Part of the Clean Power Plan requires each state to create its own State Implementation Plan (SIP). The EPA defines a SIP as a “detailed description of the programs a state will use to carry out its responsibilities under the Clean Air Act. State Implementation Plans are collections of the regulations used by a state to reduce air pollution.”

As the NMA noted, “This means states are forced to accept the EPA’s implausible assumptions about their energy systems, which has caused seven governors to suggest that they may not submit a state plan.” If a state doesn’t submit a SIP, the EPA can step in and create one for the state. But given the “EPA’s limited legal authority and lack of technical competence to run a state’s electric grid, a federal plan must be less ambitious with substantially lower reduction targets and therefore less costly for ratepayers.”

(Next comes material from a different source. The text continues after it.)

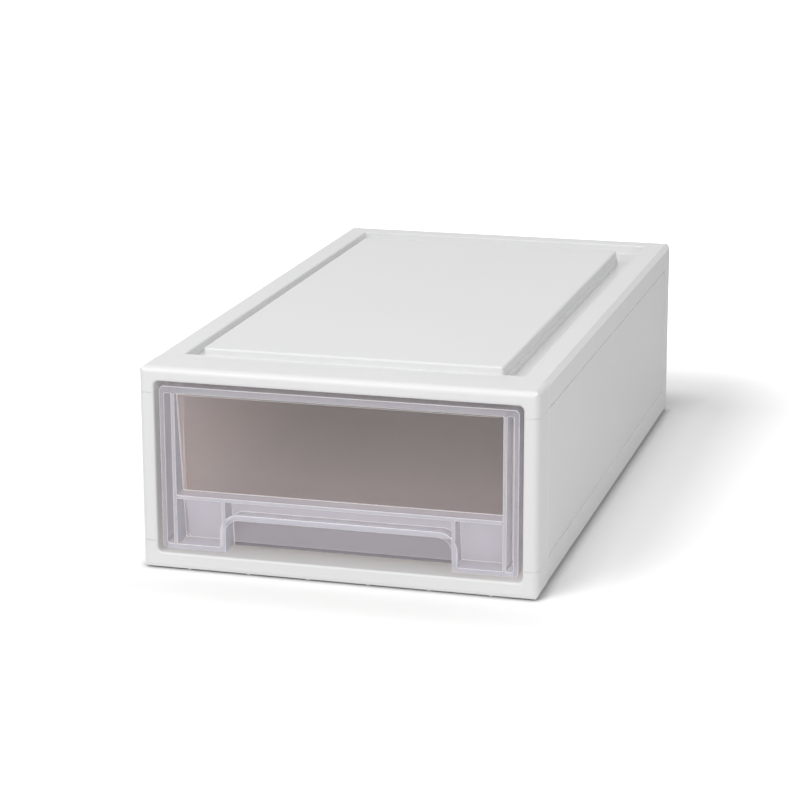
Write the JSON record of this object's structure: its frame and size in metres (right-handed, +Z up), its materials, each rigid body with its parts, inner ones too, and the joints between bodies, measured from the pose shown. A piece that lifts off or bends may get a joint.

Either way, industry experts and even the EPA admit that one thing is certain: higher electricity rates for all residential and business consumers. The most affected by the EPA’s new plan will be the poor and middle class, who are already feeling the financial impacts from coal-powered plants being shuttered. Meanwhile, China and Indie have ramped up production of coal-fired power plants, making the EPA’s reams of new rules and regulations largely worthless.

The National Association of Manufacturers (NAM) also weighed in on the crop of new rules, specifically the new ozone-reduction rule, by writing a letter to President Obama and urging him to retain the current ozone level standards. “Businesses and manufacturers are committed to ensuring a clean and safe environment and have played a critical role in improving ozone levels by 33 percent since 1980. However, this regulation threatens to handcuff manufacturers, stunt job creation and is far from the balance needed,” the NAM said in a press release.

* The EPA says only about 33,000 are unique comments and not part of mass mailing campaigns (which get discarded by software filters looking for duplicates), and of those, only 1,700 provide thoughtful and in-depth analysis. And of those, the EPA can decide which comments it will accept and include in its “Response to Comments” document.